The Low Carbon Building Initiative (LCBI) has announced a major step forward in its mission to decarbonise Europe’s real estate sector: extending its low-carbon certification to renovation projects. This new framework, aligned with LCBI’s existing new construction methodology, will provide a unified, comparable carbon metric for offices, residential buildings, and hotels across eight European countries.
A Market-Driven Evolution
With demand surging for reliable, verified carbon data, investors, developers, and designers now have a tool to measure and manage the decarbonization of entire portfolios—including mixed new construction and renovation projects. “The line between renovation and new construction is never as clear as it might seem,” explains Stanislas Pottier, President of BBCA & LCBI. “This is a major step to tackle renovation at the European level, ensuring carbon accountability in every part of the process.”
Key Principles of the New Framework
The methodology will:
- Cover full life-cycle analysis (transformation, demolition, construction, operation).
- Align accounting methods for new and renovated buildings.
- Include carbon thresholds to reward exemplary low-carbon performance.

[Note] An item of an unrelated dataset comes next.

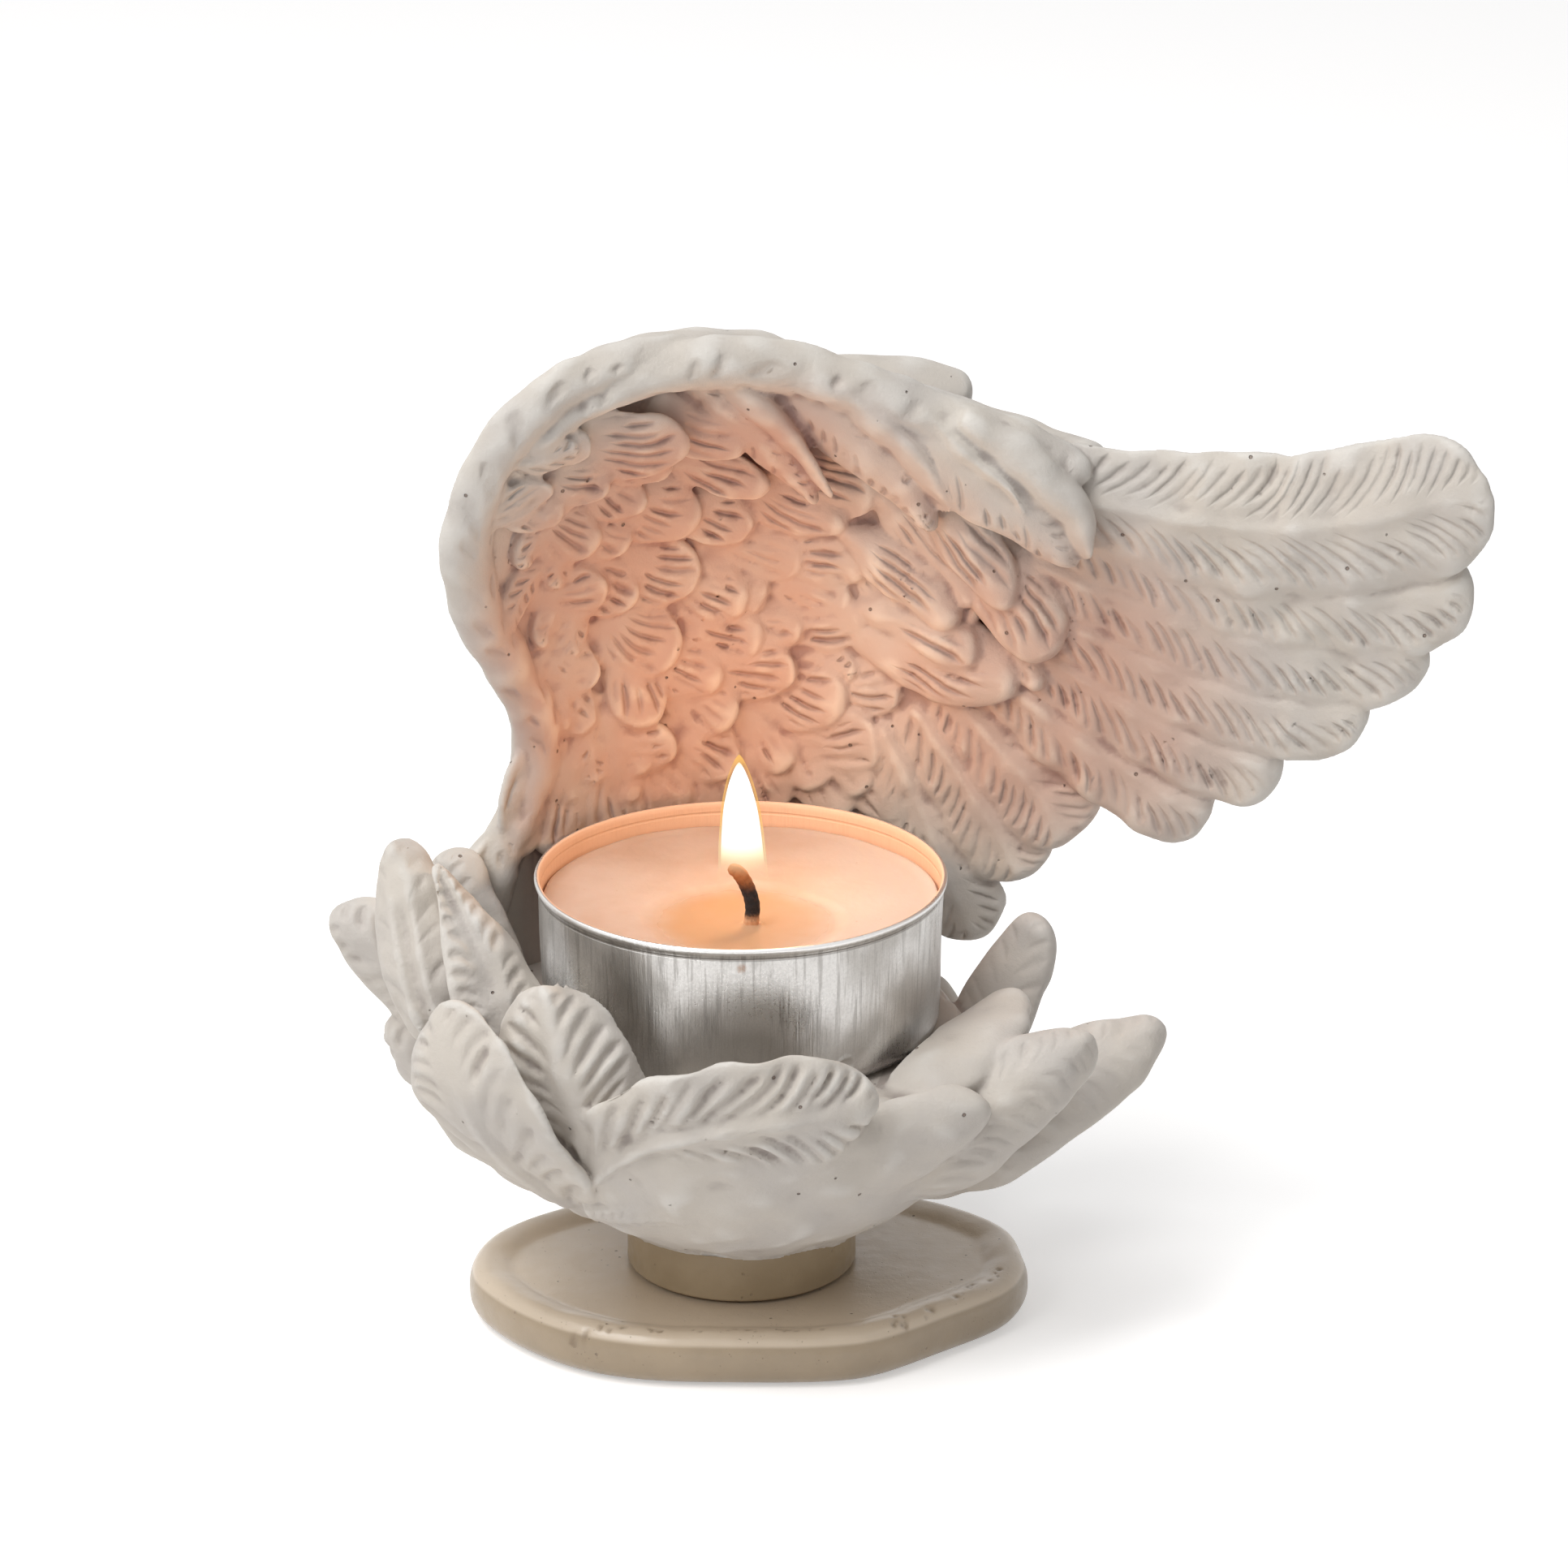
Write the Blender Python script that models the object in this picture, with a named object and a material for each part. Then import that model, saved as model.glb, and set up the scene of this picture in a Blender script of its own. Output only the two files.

- Integrate EU taxonomy and sustainable finance frameworks.
A Proven Track Record
Since 2024, LCBI’s new construction certification has already been deployed in Italy, Germany, Luxembourg, Belgium, the Netherlands, Spain, and the UK, with 5.8 million m² under review or certified—including one-third in renovation projects. The expanded framework will first apply to France, Germany, Italy, Spain, Belgium, the Netherlands, Luxembourg, and the UK, with the methodology expected to be published by the end of 2026.
Why It Matters
As Europe’s real estate sector faces growing climate expectations, LCBI’s unified approach ensures transparency, comparability, and credibility—helping stakeholders accelerate decarbonization while meeting regulatory and market demands.